Powell says December cut "far from foregone conclusion" as government shutdown clouds economic dataPowell says December cut "far from foregone conclusion" as government shutdown clouds economic data

Fed Cuts Rates 25bps But Signals Uncertainty Ahead

2025/10/30 10:11
Fed Cuts Rates 25bps But Signals Uncertainty Ahead

The Federal Reserve delivered an expected 25 basis point rate cut Wednesday but signaled heightened uncertainty about future policy moves, sending Bitcoin lower as Chair Jerome Powell warned a December cut is "far from" guaranteed.

Bitcoin fell from $113,000 to below $110,000 in the hours following the decision, while Ethereum declined to below $3,900. Total cryptocurrency market capitalization dropped 1.19% to $3.75 trillion as Powell's cautious tone dampened expectations for continued monetary easing.

The Fed lowered its target rate to a range of 4.00-4.25%, marking the committee's continued normalization from restrictive territory. However, the decision drew two dissents, with Kansas City Fed President Jeff Schmid favoring no cut in a hawkish signal that surprised market participants.

"There were strongly differing views today," Powell said during the post-meeting press conference. "A rate cut in December is not to be seen as a foregone conclusion. In fact, far from it."

The uncertainty stems partly from the ongoing government shutdown, which has prevented release of crucial economic data including October inflation and unemployment figures. The Bureau of Labor Statistics has not published jobs reports since the funding lapse, leaving policymakers operating with incomplete information.

"The lack of data amid the government shutdown is a temporary state of affairs, but he acknowledges there's a possibility that it would make sense to be more cautious on December's policy decision if the data vacuum continues," Powell said.

Quantitative Tightening to End

The Fed also announced it will halt balance sheet reduction beginning December 1, ending the quantitative tightening program that has shrunk the central bank's holdings since 2022. Maturing agency debt will be rolled into Treasury bills as the Fed transitions toward a shorter-duration balance sheet composition.

"We want to move toward shorter-duration balance sheet," Powell said. "Reserve decline will happen, but not for long time. Fed will be adding reserves again at a certain point."
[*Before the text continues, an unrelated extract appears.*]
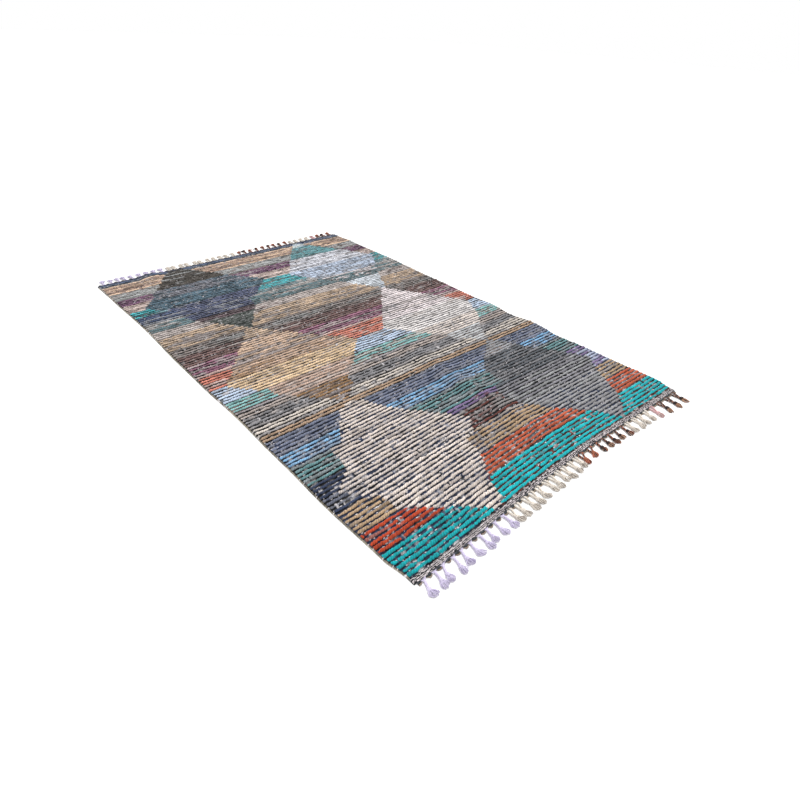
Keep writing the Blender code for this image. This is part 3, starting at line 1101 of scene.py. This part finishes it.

Powell characterized Wednesday's cut as "risk management" aimed at insuring against employment market deterioration, even as officials acknowledged lacking usual data to assess economic conditions. The labor market "appears to be gradually cooling," though Powell emphasized the committee sees no acceleration in weakness.

"We do not see job market weakness accelerating," he said. "Not seeing impact of AI in jobless claims data yet."

For crypto markets, the Fed's cautious stance reduces conviction around the accommodative monetary policy trajectory that has supported risk asset rallies. Bitcoin and digital assets have benefited from expectations of continued rate cuts easing financial conditions and increasing liquidity.

The December FOMC meeting on December 9-10 will occur with policymakers potentially still lacking October employment and inflation data if the shutdown extends. Powell suggested the data vacuum could argue for pausing cuts to assess the true state of the economy.

"If there's no government data to reconcile the picture, a very high level of uncertainty, that could be an argument in favor of caution about moving," he said.

Some Fed officials have signaled willingness to pause rate cuts to evaluate whether labor market risks are genuine or statistical noise. The strongly differing views Powell referenced suggest meaningful disagreement about the appropriate policy path amid uncertain economic signals.

Inflation Risks Remain

On inflation, Powell noted that "in near term, inflation risks are tilted to upside" though "September CPI was a little softer than expected." The comments reflect ongoing concern that price pressures have not fully normalized despite progress toward the Fed's 2% target.

Powell pushed back on comparisons between current AI investment and the dot-com bubble, noting that "there was a clear bubble back then, companies now have earnings." He emphasized that consumer spending remains larger than AI investment in the broader economy.

The Fed chair also addressed credit conditions, saying "don't see a broader credit issue at this point, don't see significant deterioration anywhere in economy." The assessment suggests policymakers remain comfortable with financial stability despite recent market volatility.

For December, market participants now face increased uncertainty about whether the Fed continues its cutting cycle or pauses to gather more information. Powell's language marked a notable shift from previous communications that implied a steadier path of policy normalization.

"If we do wind up resuming rate cuts - at some point we will, but some point - I think we're trying to get to the end of this cycle with the labor market in a good place and with inflation on its way to 2% or at 2%," Powell said.

Crypto markets have priced in continued rate cuts as supportive of risk assets through improved liquidity conditions and reduced opportunity cost of holding non-yielding assets like Bitcoin. Any pause in the cutting cycle could pressure digital asset valuations if investors rotate toward higher yields in traditional fixed income.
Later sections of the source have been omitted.